3. Make the cookie dough
After the brown butter has cooled down, we can start making the cookie dough. Beat together the butter and sugar until light fluffy. Then, beat in the eggs and vanilla until smooth. With a spatula, fold the dry ingredients until just well combined. Stir in the finely chopped chocolate chunks until well combined.
4. Stuff the Nutella
To stuff the cookies dough, I scoop about 2 tablespoons of cookie dough with an ice cream scoop. Press the dough flat and put the frozen piece of Nutella ball in the center. Press the edges together to fully seal the Nutella inside. If the Nutella begins to soften as you are working, just put the baking tray back to the freezer to harden before you continue. Do not press the dough flat because they will spread a lot during the baking.

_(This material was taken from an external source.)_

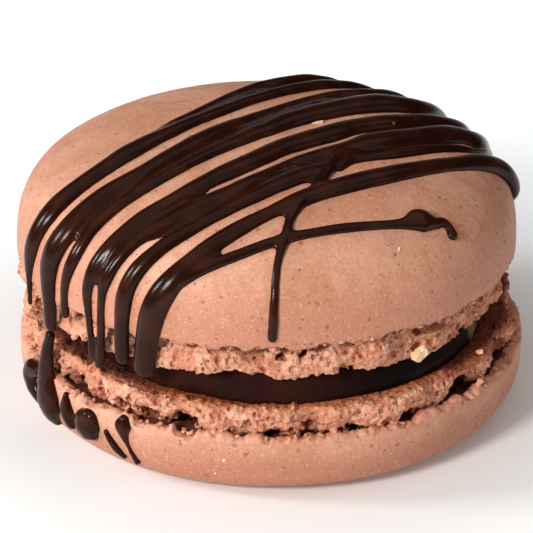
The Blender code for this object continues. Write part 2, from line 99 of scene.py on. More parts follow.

Bake the cookies for 12-15 minutes until the the edges are just starting to brown. At the end of the baking time, these Nutella Stuffed Cookies might look a little doughy when you remove them from the oven. They will set up as they sit on the baking pan for a few minutes. Remove from the oven and cool for 5 minutes on the baking pan before moving the cookies to a wire rack to finish cooling completely.

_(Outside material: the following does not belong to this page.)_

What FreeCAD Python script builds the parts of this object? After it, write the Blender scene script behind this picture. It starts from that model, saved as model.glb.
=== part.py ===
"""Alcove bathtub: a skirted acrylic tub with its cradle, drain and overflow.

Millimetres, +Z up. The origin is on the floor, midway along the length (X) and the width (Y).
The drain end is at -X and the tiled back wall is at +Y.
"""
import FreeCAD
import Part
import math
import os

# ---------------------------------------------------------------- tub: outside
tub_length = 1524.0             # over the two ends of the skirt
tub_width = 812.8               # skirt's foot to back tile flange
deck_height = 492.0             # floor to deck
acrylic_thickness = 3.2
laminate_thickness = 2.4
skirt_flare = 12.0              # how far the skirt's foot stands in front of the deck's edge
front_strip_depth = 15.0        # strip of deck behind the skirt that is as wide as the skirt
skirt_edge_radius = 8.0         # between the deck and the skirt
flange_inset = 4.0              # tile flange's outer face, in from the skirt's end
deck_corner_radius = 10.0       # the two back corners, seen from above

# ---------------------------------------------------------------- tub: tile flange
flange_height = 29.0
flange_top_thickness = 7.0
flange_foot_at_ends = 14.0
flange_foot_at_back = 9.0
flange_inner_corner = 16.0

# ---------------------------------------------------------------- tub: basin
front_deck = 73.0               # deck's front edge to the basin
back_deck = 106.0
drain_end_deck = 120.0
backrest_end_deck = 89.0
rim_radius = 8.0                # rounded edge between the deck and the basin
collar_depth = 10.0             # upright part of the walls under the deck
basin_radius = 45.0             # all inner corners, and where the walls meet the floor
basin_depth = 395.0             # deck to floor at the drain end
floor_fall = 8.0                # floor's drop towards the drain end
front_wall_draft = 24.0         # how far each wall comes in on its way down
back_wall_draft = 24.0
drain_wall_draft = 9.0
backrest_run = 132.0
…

The best time to eat these cookies is shortly after they have been baked. They need to be warm so that you can get the molten experience when you bite into these goodness. If you need to keep some for latter, you can warm them up in the microwave and they will be just like when they are fresh from the oven.
Nutella Stuffed Cookies
Nutella Stuffed Cookies are the ultimate chewy, chocolaty, and buttery soft-baked cookies with soft and gooey Nutella stuffed inside.
- 350 gr Nutella
- 1 cup unsalted butter (225 gr)
- 1/2 cup light brown sugar (100 gr)
- 3/4 cup granulated sugar (150 gr)
- 2 eggs
- 1 tsp vanilla extract
- 2 3/4 cups all purpose flour (330 gr)
- 2 tsp cornstarch
- 1 tsp baking soda
- 1 tsp baking powder
- 1/2 tsp salt
- 150 gr bitter sweet chocolate finely chopped
Cook butter in a medium saucepan over medium heat, stirring often, until it foams, then browns for about 5–8 minutes. After it has browned, turn off the heat and remove the butter into separate bowl. Let it cool completely before using.
Line a baking pan with a parchment paper or silicone mat. Spoon about 2 teaspoons of Nutella dollops. Make the Nutella as round as possible using 2 small spoons and drop them onto the prepared pan. Freeze while you are preparing the cookie dough.
Preheat oven to 375 F / 190°C. Line two large baking pans with parchment paper or silicone baking mats.
In a large bowl, combine together all purpose flour, cornstarch, baking soda, baking powder, and salt. Set aside.
In a separate large bowl, whisk together cooled brown butter, brown sugar, and granulated sugar until well combine. Whisk in eggs and vanilla extract until well combined.
Add dry ingredients to wet ingredients and mix until well incorporated with a spatula. Then, fold in two-thirds of the chocolate chunks into the dough.
Remove the Nutella from the freezer. Scoop 2 tablespoons of dough, flatten, and put a Nutella ball on the middle. Gather the edges of the dough to cover the Nutella. Make sure the Nutella is fully covered to prevent leaking. Drop the dough onto the prepared baking pans and sprinkle the top with the remaining chocolate chunks.
Bake for 12-13 minutes, or until the edges are nicely browned. Cool for 5 minutes on the pan before removing to wire racks to cool completely.